In the context of interference and diffraction, understanding the electric field is crucial. The electric field at a distant point caused by multiple slits can be represented as a sum of contributions from each slit. Each slit emits light coherently and in phase, meaning their emissions influence the resultant electric field at any given point. For multiple slits separated by a distance \(d\), with light emitted at a wavelength \(\lambda\), this is expressed mathematically for a point \(P\) as:

• \(E_P(t) = E_0 \cos(kR - \omega t) + E_0 \cos(kR - \omega t + \phi) + \ldots + E_0 \cos(kR - \omega t + (N-1)\phi)\)

Here, \(E_0\) represents the amplitude due to one slit, \(\phi = \frac{2\pi d \sin \theta}{\lambda}\) denotes the phase difference between emissions from adjacent slits, and \(R\) is the distance from the slits to point \(P\). This equation forms the basis for deriving more complex interference patterns seen in wave physics.

Phase Difference

The phase difference is a key concept in understanding interference and diffraction patterns. It represents the difference in phase angle that each slit contributes to the electrical field at a point due to differences in path length. This can cause constructive or destructive interference, influencing resultant intensity patterns.In our exercise, the phase difference \(\phi\) is given by

• \(\phi = \frac{2\pi d \sin \theta}{\lambda}\)

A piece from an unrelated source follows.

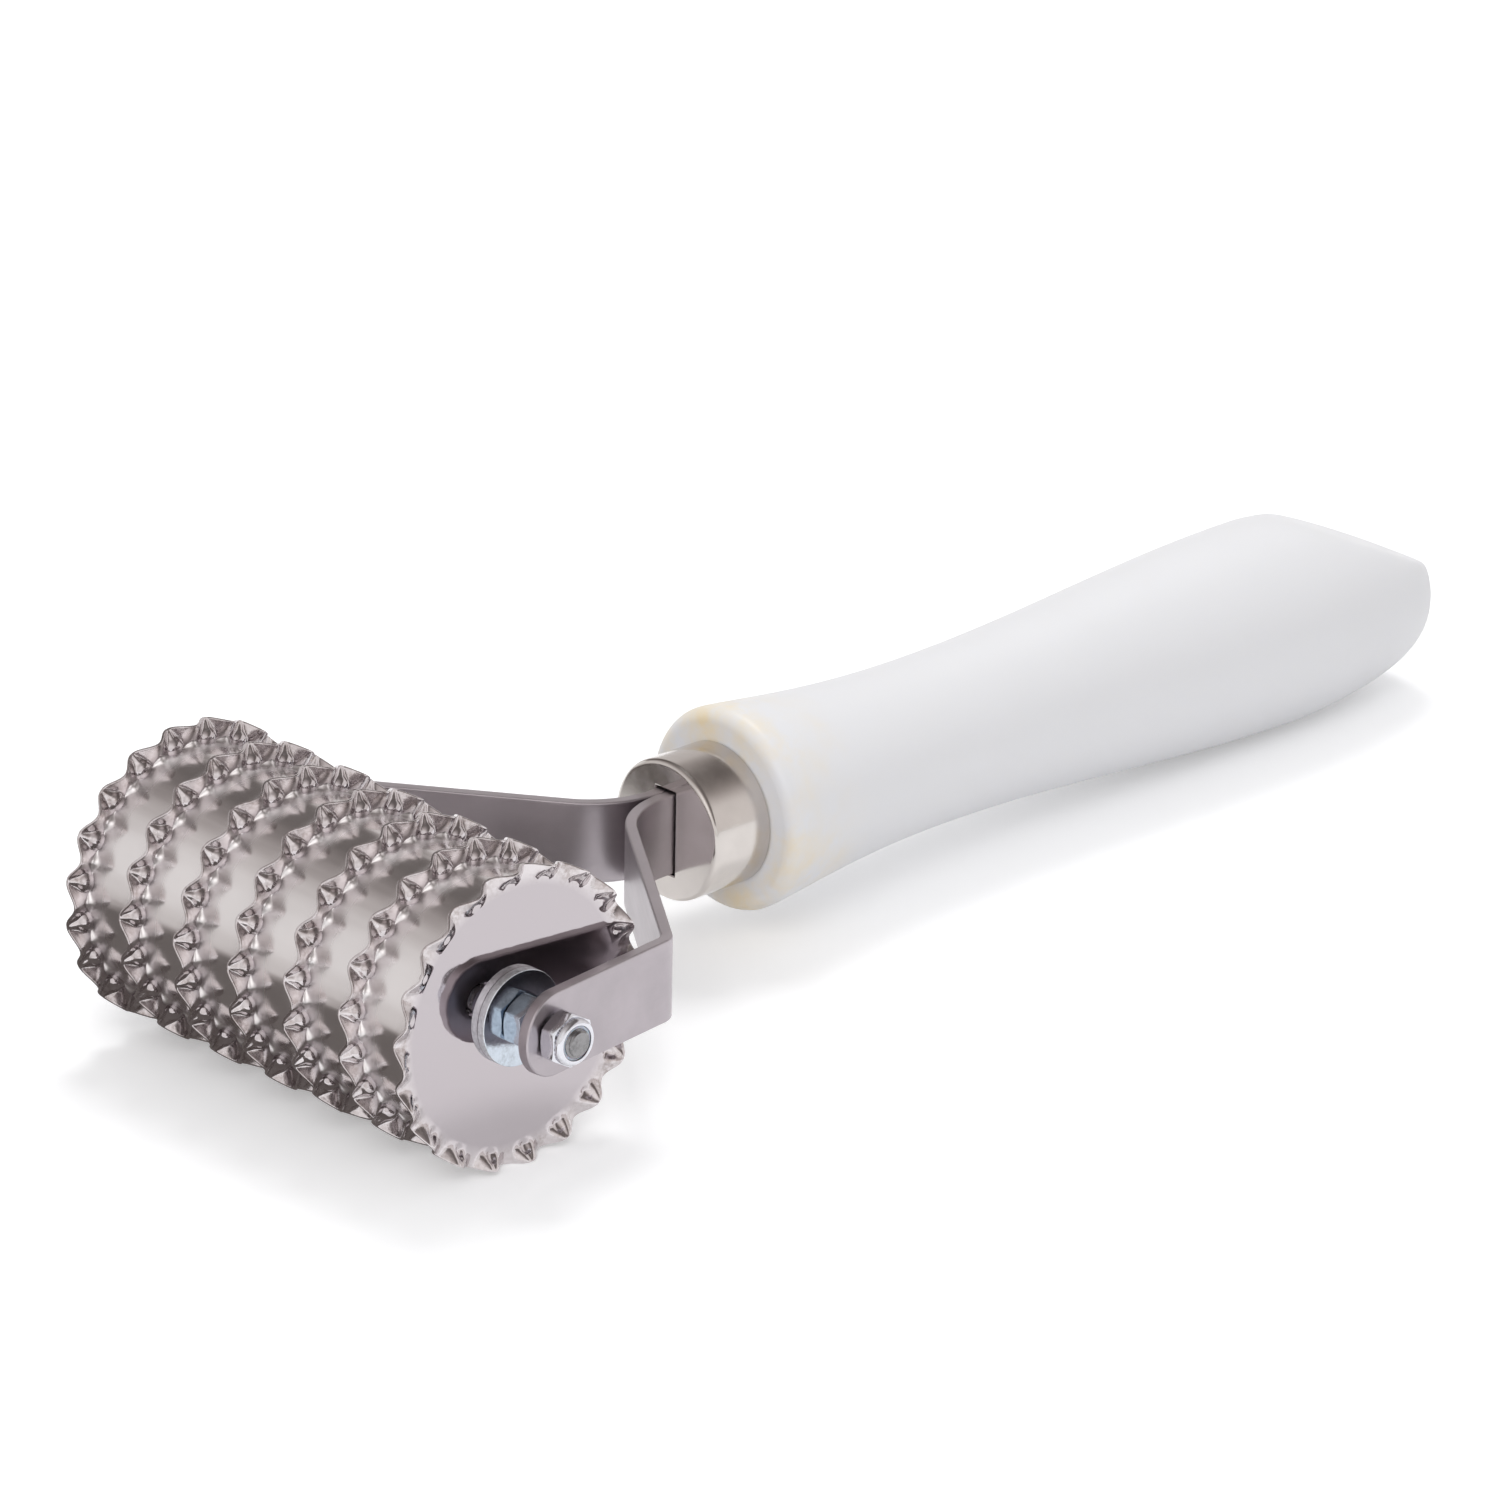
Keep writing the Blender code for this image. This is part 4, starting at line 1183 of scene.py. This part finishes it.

This formula calculates \(\phi\) based on the geometry of the setup, where \(d\) is the distance between slits, \(\lambda\) is the wavelength, and \(\theta\) is the angle relative to the normal. Understanding phase differences helps explain interference phenomena like bright and dark fringes, which occur when waves are in-phase (constructive interference) or out-of-phase (destructive interference).

Intensity Formula

When studying wave phenomena, especially interference and diffraction, the intensity formula is fundamental. It expresses how the amplitude of the electric field relates to the light intensity at a particular location. The exercise derives an expression for intensity at an angle \(\theta\) as:

• \(I = I_0 \left( \frac{\sin(N\phi/2)}{\sin(\phi/2)} \right)^2\)

Here, \(I_0\) is the maximum intensity for a single slit, and \(N\) represents the number of slits. This formula is pivotal in calculating the resultant light intensity pattern generated by multiple slits, accounting for phase differences and multiplying effects as \(N\) increases.The sine term inside the squared fraction modulates the intensity, creating patterns corresponding to maxima and minima of light, illustrating the effects of constructive and destructive interference.

Complex Numbers in Physics

Utilizing complex numbers greatly simplifies calculations in physics involving wave phenomena, such as interference and diffraction. By representing waves as complex exponentials, often using Euler's formula \(e^{iz} = \cos z + i\sin z\), complex numbers allow us to streamline the addition of phase differences and amplitudes in calculations. In the exercise:

• Electric field contributions become simpler: \(E_P(t) = \text{Re} \left( \sum_{n=0}^{N-1} E_0 e^{i(kR - \omega t + n\phi)} \right)\)

This expression shows that the sum of phases for the electric field can be handled elegantly with complex algebra, where \(\text{Re}\) indicates taking the real part of the complex sum. Properties such as \(e^Ae^B = e^{(A+B)}\) and complex exponentiation simplify these computations.Using complex numbers is not just a mathematical trick but a powerful tool in physics to understand and predict interference patterns, making complex wave computations, like our given exercise, more intuitive and manageable.